# Attempting another pen



## Glenmore (Sep 10, 2004)

Going to try my hand at a Atlas pen. What caught my eye for it. It only uses one straight blank. Uses a 3/8" drill bit seem easy enough if all goes well I'll add it to the collection of pens to do. Did anyone here do this type of pen. If so could you tell me the highs and lows of this pen.


----------



## Dr.Zook (Sep 10, 2004)

Post them pictures Glenmore. Good luck on your new pen.


----------



## BernieW (Sep 12, 2006)

Glenmore try a Sierra from either beartooth woods or Berea Hardwoods. The use half a blank so you can get two pens from one pen blank and only have to press the top piece with the clip. Simple and they make a awesome pen. I will post pictures of two I made.


----------



## challagan (Feb 7, 2006)

Glen they are almost the same as the Sierra. The Sierra ( or Wall Street from Woodcraft is the same kit) has to be the easiest pen to turn out there and they look great. Not sure how easy the Atlas is to assemble but can't be to much to it but the sierra you press on the top and that is the only part you have to press on. Good luck on the pen! 

Corey


----------



## Glenmore (Sep 10, 2004)

Thanks Bernie was looking for them. And thanks Corey I thought that was what they were at woodcrafter but wasn't sure. Going to do them in wood now but once when it warms up going to get into acrylics think I know what I've been doing wrong with them. Had freind of mine a pro a pen turning in his own right tell me to put the into hot water so they will soften up a bit. I do all them just with a roughing gouge I'm sure that 1" gouge will be the trick because I have more control with it. Still have to work on using my skew. But one tool at a time.


----------



## BernieW (Sep 12, 2006)

Glenmore I take the corners off with a 3/4" sharp roughing gouge acyrlics and then hit it with the skew. A 1" should be fine. I don't do anything to mine. Just drill, glue, turn, sand (320, 400, 600, 800), micromesh (2500 to 12000) and buff. I will say this you have to take light cuts.


----------



## challagan (Feb 7, 2006)

I do all my pen turning with a 3/4 shallow gouge, same reason that I can get better control can with a smaller 3/8 gouge. I just sharpen it before turning and leave the jig set up so I can touch it up if I am turning more than one pen. 

Corey


----------



## harrysin (Jan 15, 2007)

Glenmore said:


> Going to try my hand at a Atlas pen. What caught my eye for it. It only uses one straight blank. Uses a 3/8" drill bit seem easy enough if all goes well I'll add it to the collection of pens to do. Did anyone here do this type of pen. If so could you tell me the highs and lows of this pen.
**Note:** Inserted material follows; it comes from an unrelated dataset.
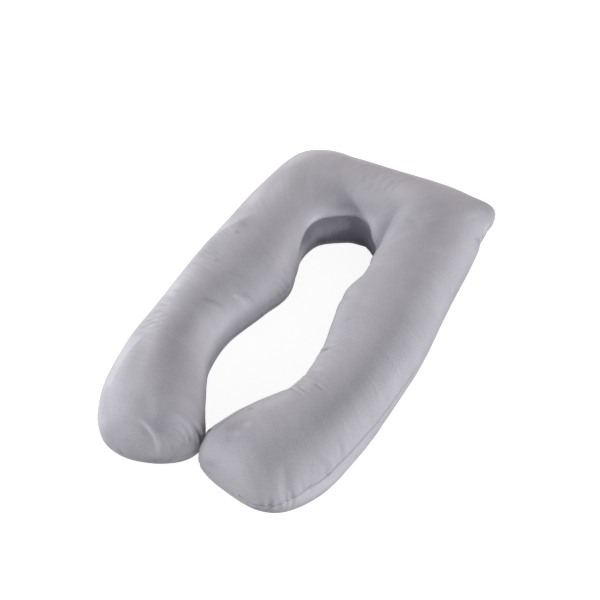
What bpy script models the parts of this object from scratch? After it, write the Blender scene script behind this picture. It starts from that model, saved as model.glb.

That sounds like one rather fat pen Glenmore. I wish that the kit names were universal, the 7mm gold twist kits that I got are simply called BT-401 Deluxe Ball Point Pen assembly. As I said elsewhere, I'm becoming excited at the thought that one day in the not too distant future I may be able to show a pen that won't cause me any embarrassment.


----------



## BernieW (Sep 12, 2006)

Don't worry about it Harry we all had to start somewhere. The only way to learn in my book is to show'em and then let people help ya.


----------



## Glenmore (Sep 10, 2004)

That's right Harry my first pen was really ugly but my wife liked it a lot. It was a slim line pen and it is really bad. First I didn't go right to the bushing and sanding was ugly let my finger do the sanding so there were waves. Then the reason why she loved it was because it was a little bigger then it should have been because she has carpal tunnel in both her hands and arms. And for the fact it was free for her.  But I think I've been paying for it every time I make a new pen have to hide them from her.


----------



## challagan (Feb 7, 2006)

harrysin said:


> That sounds like one rather fat pen Glenmore. I wish that the kit names were universal, the 7mm gold twist kits that I got are simply called BT-401 Deluxe Ball Point Pen assembly. As I said elsewhere, I'm becoming excited at the thought that one day in the not too distant future I may be able to show a pen that won't cause me any embarrassment.


My first pen I remember took me about 1/2 and hour to do a 5 minute job and I still didn't get it turned down to the nib bushing... but the wife loved it! Spend some time on little 1 x 1's and get down the rounding straight and even etc. 

Corey


----------



## harrysin (Jan 15, 2007)

Thanks guys for you're encouragement, it's appreciated. Now Glenmore, you're making the cold weather an excuse for sitting at the computer instead of in the shop. If you're shop is as small as you would have me believe, then a couple of candles will heat it and give a bonus of extra light.


----------



## Glenmore (Sep 10, 2004)

harrysin said:


> Thanks guys for you're encouragement, it's appreciated. Now Glenmore, you're making the cold weather an excuse for sitting at the computer instead of in the shop. If you're shop is as small as you would have me believe, then a couple of candles will heat it and give a bonus of extra light.



Now Harry that is unsafe.  I'd be taking pics of the fire damage. Because my bench is so cover with wood saw dust that it would go puff.


----------



## mit-ch (Oct 1, 2007)

Glenmore
Go do it Glen if that type pen is what you want to do go do it. Do like Bernie said, do your best and post it and maybe these pen turners can help you out. I'm thinking you can do it alone, but a little help never hurt anyone. Looking forward to seeing your posting. Mitch


----------



## Glenmore (Sep 10, 2004)

Hi Mitch I don't have a problem  Harry does he is begginer in turning. I have a new model of a pen just got them today in fact. Yes there will be some pics when completed. Thanks


----------



## Glenmore (Sep 10, 2004)

Got two of the Atlas pens done here are the pics sorry for the photos. But hey I'm a wood worker not a photo pro.


----------



## harrysin (Jan 15, 2007)

Glenmore, me thinks you have turned the focus out on purpose to hide the faults! (only joking) How about a couple of really good clear shots, don't forgot I trying to learn the craft.


----------



## harrysin (Jan 15, 2007)

Glenmore, I've just seen you're post on the bowl turning jig and it proves my point about out of focus shots, those of you're jig are in perfect focus!!!!!


----------



## Mike (Nov 22, 2004)

Make sure you are at least 4' away from small objects you are trying to photograph. You can always crop the photo smaller to eliminate unwanted background. The exception to this is if your camera has a micro or super micro setting.


----------



## Glenmore (Sep 10, 2004)

Well Harry my pics maybe bad but a least I turned one.  Don't worry I'll retake them.


----------



## challagan (Feb 7, 2006)

Hi Glenmore they look nice. What is the wood you used? Do those use a Parker refill ?

Corey


----------